*** Dataset excerpts ***
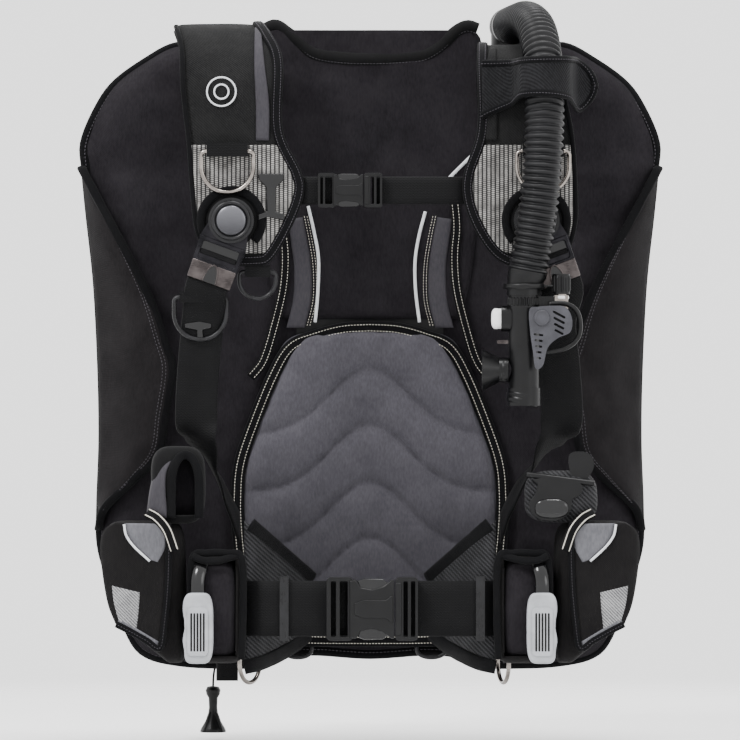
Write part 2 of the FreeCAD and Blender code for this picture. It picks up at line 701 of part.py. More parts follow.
***
*** Dataset excerpts ***
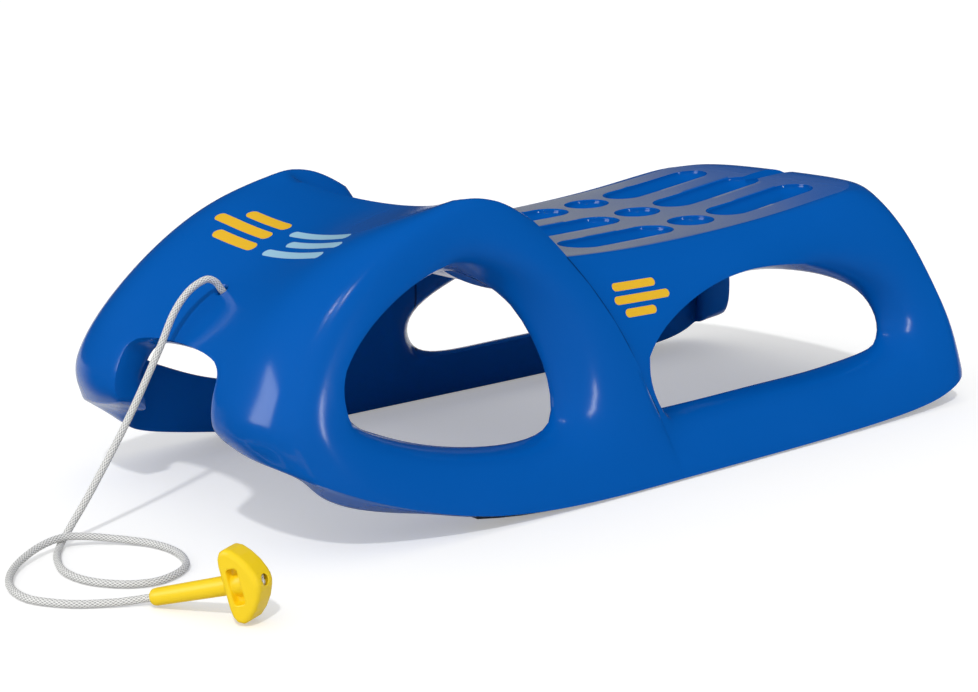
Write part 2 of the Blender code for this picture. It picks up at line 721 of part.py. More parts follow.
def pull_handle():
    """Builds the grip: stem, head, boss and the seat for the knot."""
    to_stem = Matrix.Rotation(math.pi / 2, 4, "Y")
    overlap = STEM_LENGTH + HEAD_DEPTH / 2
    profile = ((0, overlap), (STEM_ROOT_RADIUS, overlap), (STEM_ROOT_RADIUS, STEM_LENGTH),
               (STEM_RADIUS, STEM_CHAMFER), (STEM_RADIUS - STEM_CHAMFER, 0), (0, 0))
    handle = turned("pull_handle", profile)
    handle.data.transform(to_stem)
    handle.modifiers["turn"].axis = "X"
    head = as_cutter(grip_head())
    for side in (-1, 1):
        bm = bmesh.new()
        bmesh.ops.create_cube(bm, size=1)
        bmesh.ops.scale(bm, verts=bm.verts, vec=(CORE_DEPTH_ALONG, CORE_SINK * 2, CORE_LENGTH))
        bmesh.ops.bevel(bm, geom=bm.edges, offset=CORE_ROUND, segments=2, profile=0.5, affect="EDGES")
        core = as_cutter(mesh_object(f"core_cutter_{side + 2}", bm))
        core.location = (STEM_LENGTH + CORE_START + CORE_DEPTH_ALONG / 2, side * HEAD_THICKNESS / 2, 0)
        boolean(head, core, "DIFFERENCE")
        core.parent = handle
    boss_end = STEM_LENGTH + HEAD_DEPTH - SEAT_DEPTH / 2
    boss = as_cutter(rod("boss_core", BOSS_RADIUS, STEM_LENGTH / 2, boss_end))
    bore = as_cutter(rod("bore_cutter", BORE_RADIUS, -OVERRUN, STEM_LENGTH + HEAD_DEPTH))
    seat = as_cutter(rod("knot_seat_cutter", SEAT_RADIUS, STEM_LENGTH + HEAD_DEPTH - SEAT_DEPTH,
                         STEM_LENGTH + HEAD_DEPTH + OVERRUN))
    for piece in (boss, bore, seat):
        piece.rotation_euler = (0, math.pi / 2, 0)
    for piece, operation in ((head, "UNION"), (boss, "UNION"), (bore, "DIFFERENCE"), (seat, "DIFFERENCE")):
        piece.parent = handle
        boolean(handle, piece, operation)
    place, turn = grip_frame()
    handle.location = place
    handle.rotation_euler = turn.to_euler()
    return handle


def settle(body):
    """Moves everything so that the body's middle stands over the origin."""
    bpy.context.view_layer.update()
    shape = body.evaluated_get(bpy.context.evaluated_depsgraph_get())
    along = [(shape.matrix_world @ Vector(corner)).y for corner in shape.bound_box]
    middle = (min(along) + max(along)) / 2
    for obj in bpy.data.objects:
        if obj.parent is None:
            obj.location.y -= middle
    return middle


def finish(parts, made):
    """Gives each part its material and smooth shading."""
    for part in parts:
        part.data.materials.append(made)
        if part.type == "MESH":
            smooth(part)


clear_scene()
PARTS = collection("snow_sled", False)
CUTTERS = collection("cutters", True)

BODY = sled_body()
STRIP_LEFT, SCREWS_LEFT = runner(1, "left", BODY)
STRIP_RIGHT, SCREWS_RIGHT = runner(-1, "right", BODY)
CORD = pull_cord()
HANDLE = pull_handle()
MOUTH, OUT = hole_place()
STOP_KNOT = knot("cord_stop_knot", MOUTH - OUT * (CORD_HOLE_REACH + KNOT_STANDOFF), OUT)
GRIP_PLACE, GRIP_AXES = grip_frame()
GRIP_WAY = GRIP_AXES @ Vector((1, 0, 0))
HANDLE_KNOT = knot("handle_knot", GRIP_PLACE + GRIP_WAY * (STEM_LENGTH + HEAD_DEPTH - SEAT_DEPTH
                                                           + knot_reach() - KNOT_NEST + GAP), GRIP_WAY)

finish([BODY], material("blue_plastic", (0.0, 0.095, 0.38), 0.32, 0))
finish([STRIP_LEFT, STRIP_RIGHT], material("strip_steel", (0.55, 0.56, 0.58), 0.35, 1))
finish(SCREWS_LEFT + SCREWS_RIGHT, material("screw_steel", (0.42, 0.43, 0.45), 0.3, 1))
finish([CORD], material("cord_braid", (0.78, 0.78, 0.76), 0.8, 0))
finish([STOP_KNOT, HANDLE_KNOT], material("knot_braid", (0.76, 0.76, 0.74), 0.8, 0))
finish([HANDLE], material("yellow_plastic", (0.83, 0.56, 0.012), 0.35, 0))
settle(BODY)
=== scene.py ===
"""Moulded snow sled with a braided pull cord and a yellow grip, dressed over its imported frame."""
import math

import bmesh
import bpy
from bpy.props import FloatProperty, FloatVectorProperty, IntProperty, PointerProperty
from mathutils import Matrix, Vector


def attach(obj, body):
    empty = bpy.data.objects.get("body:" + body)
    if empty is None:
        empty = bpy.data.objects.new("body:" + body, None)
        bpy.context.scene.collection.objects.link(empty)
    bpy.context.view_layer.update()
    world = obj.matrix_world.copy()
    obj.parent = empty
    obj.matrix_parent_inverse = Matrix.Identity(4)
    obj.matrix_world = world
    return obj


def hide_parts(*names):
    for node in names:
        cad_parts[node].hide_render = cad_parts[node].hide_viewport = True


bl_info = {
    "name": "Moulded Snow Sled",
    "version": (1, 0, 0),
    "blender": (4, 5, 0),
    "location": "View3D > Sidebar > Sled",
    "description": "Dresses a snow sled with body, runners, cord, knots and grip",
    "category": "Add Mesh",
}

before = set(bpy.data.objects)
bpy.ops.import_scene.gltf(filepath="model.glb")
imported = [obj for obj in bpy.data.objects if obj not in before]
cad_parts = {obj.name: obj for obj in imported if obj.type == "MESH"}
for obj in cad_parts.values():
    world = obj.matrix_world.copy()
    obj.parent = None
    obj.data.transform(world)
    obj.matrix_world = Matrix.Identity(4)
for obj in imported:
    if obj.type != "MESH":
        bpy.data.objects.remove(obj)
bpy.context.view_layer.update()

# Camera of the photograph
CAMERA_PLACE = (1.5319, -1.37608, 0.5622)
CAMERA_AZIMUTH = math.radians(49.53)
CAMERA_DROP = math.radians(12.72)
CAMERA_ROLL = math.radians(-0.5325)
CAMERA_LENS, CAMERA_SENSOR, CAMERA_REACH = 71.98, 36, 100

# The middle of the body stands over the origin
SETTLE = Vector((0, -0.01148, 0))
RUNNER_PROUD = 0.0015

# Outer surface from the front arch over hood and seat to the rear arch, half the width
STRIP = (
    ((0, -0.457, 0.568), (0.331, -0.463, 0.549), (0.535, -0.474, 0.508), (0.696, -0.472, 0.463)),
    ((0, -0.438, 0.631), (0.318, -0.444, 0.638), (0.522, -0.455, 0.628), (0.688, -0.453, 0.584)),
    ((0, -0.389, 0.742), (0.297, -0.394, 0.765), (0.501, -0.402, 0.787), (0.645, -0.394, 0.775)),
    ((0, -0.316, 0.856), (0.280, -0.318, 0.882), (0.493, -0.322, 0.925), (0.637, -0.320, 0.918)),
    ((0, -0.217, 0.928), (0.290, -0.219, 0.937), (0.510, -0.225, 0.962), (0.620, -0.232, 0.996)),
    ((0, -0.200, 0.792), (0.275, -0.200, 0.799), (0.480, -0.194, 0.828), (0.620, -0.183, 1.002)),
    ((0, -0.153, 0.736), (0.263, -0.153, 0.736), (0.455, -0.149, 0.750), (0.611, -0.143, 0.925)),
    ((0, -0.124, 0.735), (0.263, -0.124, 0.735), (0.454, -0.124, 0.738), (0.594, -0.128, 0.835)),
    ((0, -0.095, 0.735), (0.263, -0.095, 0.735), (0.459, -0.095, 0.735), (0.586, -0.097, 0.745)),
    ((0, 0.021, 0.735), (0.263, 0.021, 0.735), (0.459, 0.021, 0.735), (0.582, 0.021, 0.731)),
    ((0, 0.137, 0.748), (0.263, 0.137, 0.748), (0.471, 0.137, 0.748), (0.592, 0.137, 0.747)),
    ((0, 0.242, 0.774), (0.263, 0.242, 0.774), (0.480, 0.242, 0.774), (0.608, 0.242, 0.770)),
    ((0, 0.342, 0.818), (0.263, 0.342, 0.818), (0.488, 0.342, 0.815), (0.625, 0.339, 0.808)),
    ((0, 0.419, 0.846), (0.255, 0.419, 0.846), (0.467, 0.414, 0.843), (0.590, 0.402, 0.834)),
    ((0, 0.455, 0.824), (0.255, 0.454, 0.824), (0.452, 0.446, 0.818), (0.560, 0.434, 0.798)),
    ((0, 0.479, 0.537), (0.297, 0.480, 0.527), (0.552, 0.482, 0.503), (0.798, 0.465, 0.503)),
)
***
• Problem description
Only the lines running from the line with "0.38), 0.32, 0))" through the line with "cad_parts[node].hide_render = cad_parts[node].hide_viewport" should be repeated, exactly and with both ends kept.

• Correct response
finish([BODY], material("blue_plastic", (0.0, 0.095, 0.38), 0.32, 0))
finish([STRIP_LEFT, STRIP_RIGHT], material("strip_steel", (0.55, 0.56, 0.58), 0.35, 1))
finish(SCREWS_LEFT + SCREWS_RIGHT, material("screw_steel", (0.42, 0.43, 0.45), 0.3, 1))
finish([CORD], material("cord_braid", (0.78, 0.78, 0.76), 0.8, 0))
finish([STOP_KNOT, HANDLE_KNOT], material("knot_braid", (0.76, 0.76, 0.74), 0.8, 0))
finish([HANDLE], material("yellow_plastic", (0.83, 0.56, 0.012), 0.35, 0))
settle(BODY)
=== scene.py ===
"""Moulded snow sled with a braided pull cord and a yellow grip, dressed over its imported frame."""
import math

import bmesh
import bpy
from bpy.props import FloatProperty, FloatVectorProperty, IntProperty, PointerProperty
from mathutils import Matrix, Vector


def attach(obj, body):
    empty = bpy.data.objects.get("body:" + body)
    if empty is None:
        empty = bpy.data.objects.new("body:" + body, None)
        bpy.context.scene.collection.objects.link(empty)
    bpy.context.view_layer.update()
    world = obj.matrix_world.copy()
    obj.parent = empty
    obj.matrix_parent_inverse = Matrix.Identity(4)
    obj.matrix_world = world
    return obj


def hide_parts(*names):
    for node in names:
        cad_parts[node].hide_render = cad_parts[node].hide_viewport = True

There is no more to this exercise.